Cleveland Clinic Offers Patients Ready Access to Personal Health Data with Apple Health Records
Cleveland Clinic has joined the growing ranks of health systems and hospitals to make patient personal health data available via the Apple Health Records app. Though not among the initial handful of health systems to first adopt the Apple Health Records service when it launched earlier this year, considering that Cleveland Clinic has a long history of being an innovation leader, it's little surprise that the forward-thinking organization has now embraced the technology.
The move will improve patient access to health data - a key element in patient engagement strategies, as it is known that patients who are more knowledgeable and better informed about their own unique health data are more engaged with their care and more likely to keep up with their treatment plans.
"When patients have direct access to their personal health information, they have the opportunity to live healthier lives," said Cleveland Clinic Chief Medical Information Officer Amy Merlino. "They are able to track important health factors, such as weight or cholesterol or blood sugar, to determine their own personal trends over time. They are able to easily see a combined view of their information from multiple health systems, as well as have the ability to share their healthcare history with other providers."
The app - available on iOS devices - functions in a similar fashion to a personal health record (PHR), allowing patients to aggregate all of their health data from multiple sources into one convenient application. By making patient data available to patients directly from their smartphones, Cleveland Clinic is giving patients more ownership of their own health records.
In addition, Cleveland Clinic patients can also access their personal health data via Cleveland Clinic's version of the Epic MyChart app, meaning that there are now multiple pathways for patients to access their important health information digitally.
Enhancing Relationships with Patients
One of the beauties of Apple Health Records is that patients can share their medical information with relevant stakeholders - including family caregivers as well as other healthcare providers - as they see fit.
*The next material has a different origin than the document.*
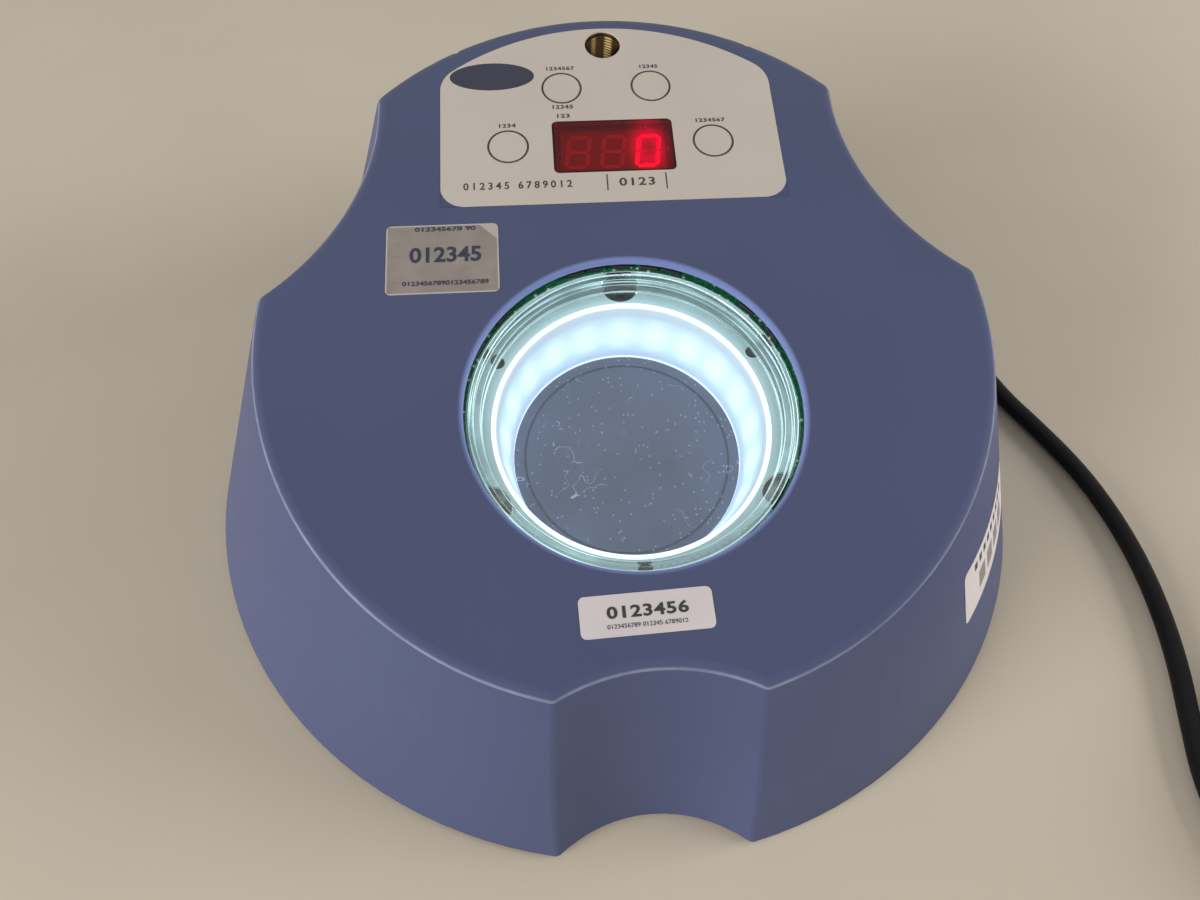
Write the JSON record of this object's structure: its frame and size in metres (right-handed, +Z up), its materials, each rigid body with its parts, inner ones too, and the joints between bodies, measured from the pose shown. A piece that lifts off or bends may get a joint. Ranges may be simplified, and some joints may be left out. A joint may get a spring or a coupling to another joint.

Though this functionality was previously available via Cleveland Clinic's MyChart patient portals, according to Cleveland Clinic Medical Director of Digital Health, Peter Rasmussen, making health data available via Health Records is simpler and more intuitive for patients who already own an iOS device.
"Access to one's own medical records is a crucial part of the digital transformation taking place in healthcare today, and enhances our relationship with our patients," said Rasmussen. "Our goal is to make that access as easy, convenient and useful as possible, placing patients firmly in the center of their own health data."
Both MyChart and Health Records allow patients to view their personal health information, including allergies, conditions, immunizations, lab results, medications, procedures, and vitals, while also helping them to organize this information - which may come from multiple institutions - into one view. Patients will also receive notifications when their data is updated.
When synced together, the MyChart and Health Records apps will also let iPhone users view upcoming and past appointments, physician notes, and details about hospital admissions. In addition, patients are able to schedule appointments, request prescription refills, and message their providers.
According to a KLAS report published in May 2018, most of Apple's early adopters of Health Records said they are optimistic about the app's ability to optimize health data access and patient engagement. Two-thirds said that Health Records will improve patient empowerment, and 60% said they think positive impacts may become apparent as little as six months following adoption.
"Immediately, Health Records is expected to help solve the intractable challenge of interoperability by allowing iPhone users to store their health records on a device that is already omnipresent in their lives," the KLAS report noted. "This convenience is expected to increase patient satisfaction and also engender in patients an expanding sense of self-ownership and self-involvement in their own care."
Cleveland Clinic - which includes more than 3,600 physicians and 1,400 nurses across 140 medical specialties and subspecialties - joins UC Irvine Health, Omni Dermatology, Mission Health, Kreptowski Family Practice, Innovative Express Care SC, and 76 other institutions in working with Apple to allow patients to access EHR data through the Health Records feature.
There are more than 2,000 hospital-based health systems operating in the US today. According to the KLAS report, the key to Apple's success in this field will be its ability to scale - but to do so, it will need to leverage connections throughout the health IT space.
"In order to reach more than one-third of [US hospital-based health systems], Apple will need to expand to EMR vendors beyond their current partners (athenahealth, Cerner, and Epic)," the report concluded. "In terms of capabilities, participants say that being able to upload data back into the EMR will be vital and that eventually Health Records' data model will need to support more detailed data than the C-CDA data elements handled today."